- _WRITTEN EXERCISE_:
In the listing below, find the line that contains "Keep writing the build123d" and the line that contains "zip(*points))), Vector(map(max, zip(*points)))". Quote both and every line between them, exactly, and nothing more.

- _ENTRIES PROVIDED_:
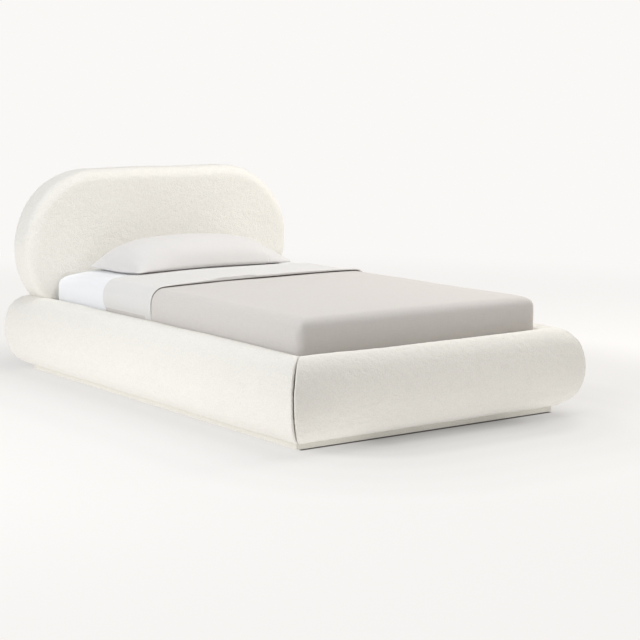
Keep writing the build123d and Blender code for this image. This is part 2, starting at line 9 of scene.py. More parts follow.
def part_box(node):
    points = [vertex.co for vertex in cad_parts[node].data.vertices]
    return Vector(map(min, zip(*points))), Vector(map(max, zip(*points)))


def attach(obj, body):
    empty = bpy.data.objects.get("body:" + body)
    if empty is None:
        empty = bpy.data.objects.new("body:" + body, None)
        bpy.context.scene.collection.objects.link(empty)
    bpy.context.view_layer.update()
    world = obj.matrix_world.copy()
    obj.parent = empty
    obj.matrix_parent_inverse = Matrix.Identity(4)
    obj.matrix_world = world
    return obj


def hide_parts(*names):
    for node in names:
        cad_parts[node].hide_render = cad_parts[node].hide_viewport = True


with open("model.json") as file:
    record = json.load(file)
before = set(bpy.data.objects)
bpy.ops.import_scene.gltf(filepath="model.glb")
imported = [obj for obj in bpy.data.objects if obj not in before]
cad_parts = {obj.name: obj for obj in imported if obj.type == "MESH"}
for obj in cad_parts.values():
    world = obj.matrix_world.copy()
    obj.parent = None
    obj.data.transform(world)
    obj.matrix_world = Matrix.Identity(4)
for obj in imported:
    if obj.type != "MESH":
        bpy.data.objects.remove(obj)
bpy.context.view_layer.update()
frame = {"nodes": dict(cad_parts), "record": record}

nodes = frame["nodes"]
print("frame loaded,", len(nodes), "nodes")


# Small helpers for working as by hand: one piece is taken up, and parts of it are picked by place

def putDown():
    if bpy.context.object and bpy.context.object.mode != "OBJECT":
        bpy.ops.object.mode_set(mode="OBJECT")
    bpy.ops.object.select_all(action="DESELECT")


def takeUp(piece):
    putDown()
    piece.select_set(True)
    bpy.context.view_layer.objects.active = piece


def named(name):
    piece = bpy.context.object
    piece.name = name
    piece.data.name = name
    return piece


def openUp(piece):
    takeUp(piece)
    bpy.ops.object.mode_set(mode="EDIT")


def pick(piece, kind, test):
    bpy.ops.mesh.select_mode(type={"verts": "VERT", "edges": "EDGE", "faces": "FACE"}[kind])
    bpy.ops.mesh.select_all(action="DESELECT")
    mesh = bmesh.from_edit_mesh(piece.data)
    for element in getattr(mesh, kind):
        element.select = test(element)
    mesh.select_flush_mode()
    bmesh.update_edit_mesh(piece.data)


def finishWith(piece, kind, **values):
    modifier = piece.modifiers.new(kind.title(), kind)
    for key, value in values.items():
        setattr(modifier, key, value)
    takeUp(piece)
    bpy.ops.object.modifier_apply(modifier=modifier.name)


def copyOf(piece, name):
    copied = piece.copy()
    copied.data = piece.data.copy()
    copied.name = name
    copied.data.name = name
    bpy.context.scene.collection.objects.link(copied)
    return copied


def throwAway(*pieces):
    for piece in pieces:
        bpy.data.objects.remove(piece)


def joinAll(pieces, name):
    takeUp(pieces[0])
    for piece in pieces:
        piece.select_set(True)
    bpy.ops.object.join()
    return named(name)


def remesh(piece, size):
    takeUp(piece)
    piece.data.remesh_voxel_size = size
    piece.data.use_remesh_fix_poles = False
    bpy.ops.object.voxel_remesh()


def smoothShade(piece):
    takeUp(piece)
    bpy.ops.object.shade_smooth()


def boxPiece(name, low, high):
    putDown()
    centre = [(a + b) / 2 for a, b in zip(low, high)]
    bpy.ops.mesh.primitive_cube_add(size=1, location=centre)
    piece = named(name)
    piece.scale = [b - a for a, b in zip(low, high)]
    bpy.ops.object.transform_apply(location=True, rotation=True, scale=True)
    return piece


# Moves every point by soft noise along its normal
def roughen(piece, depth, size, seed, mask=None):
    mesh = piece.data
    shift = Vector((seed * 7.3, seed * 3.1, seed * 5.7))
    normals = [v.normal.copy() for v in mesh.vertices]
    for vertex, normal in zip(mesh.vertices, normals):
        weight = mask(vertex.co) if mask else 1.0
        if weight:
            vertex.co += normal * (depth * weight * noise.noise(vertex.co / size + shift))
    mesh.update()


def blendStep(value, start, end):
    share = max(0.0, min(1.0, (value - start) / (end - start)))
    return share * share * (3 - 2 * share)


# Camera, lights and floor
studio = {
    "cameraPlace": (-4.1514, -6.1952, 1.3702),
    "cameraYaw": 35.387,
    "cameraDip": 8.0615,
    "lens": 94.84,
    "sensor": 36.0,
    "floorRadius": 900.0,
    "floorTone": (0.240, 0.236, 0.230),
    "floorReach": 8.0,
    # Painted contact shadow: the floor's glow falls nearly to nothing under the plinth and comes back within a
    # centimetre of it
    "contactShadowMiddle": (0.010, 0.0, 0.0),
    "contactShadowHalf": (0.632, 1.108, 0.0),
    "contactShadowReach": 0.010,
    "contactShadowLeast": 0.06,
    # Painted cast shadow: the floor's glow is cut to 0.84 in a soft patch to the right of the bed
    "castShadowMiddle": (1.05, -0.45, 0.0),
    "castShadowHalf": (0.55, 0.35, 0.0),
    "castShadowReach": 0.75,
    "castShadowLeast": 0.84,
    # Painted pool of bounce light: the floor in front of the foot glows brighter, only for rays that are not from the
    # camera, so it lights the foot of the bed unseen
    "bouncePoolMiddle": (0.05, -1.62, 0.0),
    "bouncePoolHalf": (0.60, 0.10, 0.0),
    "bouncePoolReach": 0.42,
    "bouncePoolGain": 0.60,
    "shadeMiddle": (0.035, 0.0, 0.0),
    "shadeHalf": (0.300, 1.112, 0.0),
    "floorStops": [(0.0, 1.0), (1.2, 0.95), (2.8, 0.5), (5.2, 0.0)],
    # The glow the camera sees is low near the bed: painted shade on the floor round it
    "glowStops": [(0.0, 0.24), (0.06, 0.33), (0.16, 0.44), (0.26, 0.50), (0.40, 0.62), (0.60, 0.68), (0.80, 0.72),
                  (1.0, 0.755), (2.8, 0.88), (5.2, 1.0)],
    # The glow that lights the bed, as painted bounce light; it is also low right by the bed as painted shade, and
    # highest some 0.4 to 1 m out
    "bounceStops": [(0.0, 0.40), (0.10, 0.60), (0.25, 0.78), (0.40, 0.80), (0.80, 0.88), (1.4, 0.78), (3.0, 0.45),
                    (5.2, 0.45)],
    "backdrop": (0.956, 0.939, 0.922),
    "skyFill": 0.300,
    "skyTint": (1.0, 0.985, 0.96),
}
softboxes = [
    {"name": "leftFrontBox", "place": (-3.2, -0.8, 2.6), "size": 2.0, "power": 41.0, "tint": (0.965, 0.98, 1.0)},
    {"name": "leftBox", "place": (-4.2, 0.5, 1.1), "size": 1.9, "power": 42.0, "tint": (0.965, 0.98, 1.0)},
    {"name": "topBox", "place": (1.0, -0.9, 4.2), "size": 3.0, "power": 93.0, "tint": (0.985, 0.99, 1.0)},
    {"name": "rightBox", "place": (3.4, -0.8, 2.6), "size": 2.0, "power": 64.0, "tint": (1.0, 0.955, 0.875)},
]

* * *

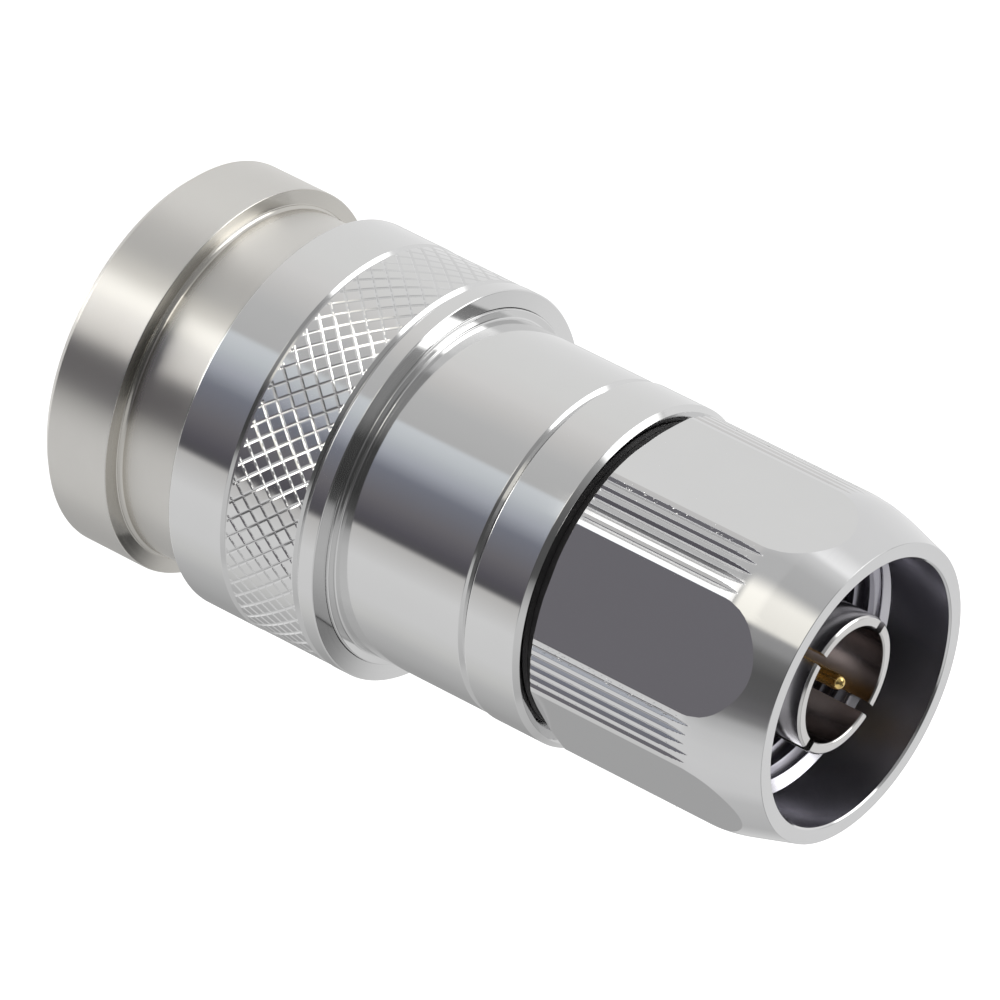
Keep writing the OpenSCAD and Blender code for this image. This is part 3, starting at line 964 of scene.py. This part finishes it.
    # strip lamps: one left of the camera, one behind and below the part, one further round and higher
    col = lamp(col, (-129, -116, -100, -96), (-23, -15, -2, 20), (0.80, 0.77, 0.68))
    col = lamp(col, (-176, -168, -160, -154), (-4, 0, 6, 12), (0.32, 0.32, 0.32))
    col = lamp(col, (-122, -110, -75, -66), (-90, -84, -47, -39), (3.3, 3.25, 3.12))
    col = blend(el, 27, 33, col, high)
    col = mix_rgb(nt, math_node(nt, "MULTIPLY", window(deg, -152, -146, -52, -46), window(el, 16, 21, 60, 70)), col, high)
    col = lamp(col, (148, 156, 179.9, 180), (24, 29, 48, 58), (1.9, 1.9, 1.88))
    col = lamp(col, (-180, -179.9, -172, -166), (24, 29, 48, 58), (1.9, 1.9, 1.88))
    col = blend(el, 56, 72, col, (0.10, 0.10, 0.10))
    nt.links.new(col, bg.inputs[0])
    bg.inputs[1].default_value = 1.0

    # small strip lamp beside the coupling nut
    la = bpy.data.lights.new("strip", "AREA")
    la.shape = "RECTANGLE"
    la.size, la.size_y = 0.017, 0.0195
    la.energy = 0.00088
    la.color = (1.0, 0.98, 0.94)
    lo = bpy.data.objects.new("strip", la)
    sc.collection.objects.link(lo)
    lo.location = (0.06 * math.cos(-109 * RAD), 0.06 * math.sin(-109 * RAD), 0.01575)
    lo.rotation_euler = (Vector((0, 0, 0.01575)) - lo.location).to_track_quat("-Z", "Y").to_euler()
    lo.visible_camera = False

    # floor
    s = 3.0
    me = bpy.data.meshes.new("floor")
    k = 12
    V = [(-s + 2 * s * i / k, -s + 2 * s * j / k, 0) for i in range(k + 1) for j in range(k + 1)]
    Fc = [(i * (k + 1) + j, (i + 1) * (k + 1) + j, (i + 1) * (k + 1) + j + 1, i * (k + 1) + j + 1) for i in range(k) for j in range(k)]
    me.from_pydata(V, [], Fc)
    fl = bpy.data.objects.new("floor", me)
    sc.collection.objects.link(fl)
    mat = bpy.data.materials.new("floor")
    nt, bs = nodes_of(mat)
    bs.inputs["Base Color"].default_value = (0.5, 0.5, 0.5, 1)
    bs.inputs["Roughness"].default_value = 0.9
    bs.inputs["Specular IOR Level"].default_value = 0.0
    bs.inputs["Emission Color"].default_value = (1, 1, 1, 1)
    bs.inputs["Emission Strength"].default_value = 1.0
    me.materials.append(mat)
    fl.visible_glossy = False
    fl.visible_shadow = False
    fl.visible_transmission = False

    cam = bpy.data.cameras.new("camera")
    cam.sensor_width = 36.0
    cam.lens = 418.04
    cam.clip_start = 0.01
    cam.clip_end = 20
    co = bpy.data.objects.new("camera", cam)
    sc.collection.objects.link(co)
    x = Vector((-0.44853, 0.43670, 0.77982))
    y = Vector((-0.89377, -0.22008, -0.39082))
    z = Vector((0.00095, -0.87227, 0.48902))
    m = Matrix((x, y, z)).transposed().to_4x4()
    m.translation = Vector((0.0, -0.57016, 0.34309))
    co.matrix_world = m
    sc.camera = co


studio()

- _THE OUTPUT_:
Keep writing the build123d and Blender code for this image. This is part 2, starting at line 9 of scene.py. More parts follow.
def part_box(node):
    points = [vertex.co for vertex in cad_parts[node].data.vertices]
    return Vector(map(min, zip(*points))), Vector(map(max, zip(*points)))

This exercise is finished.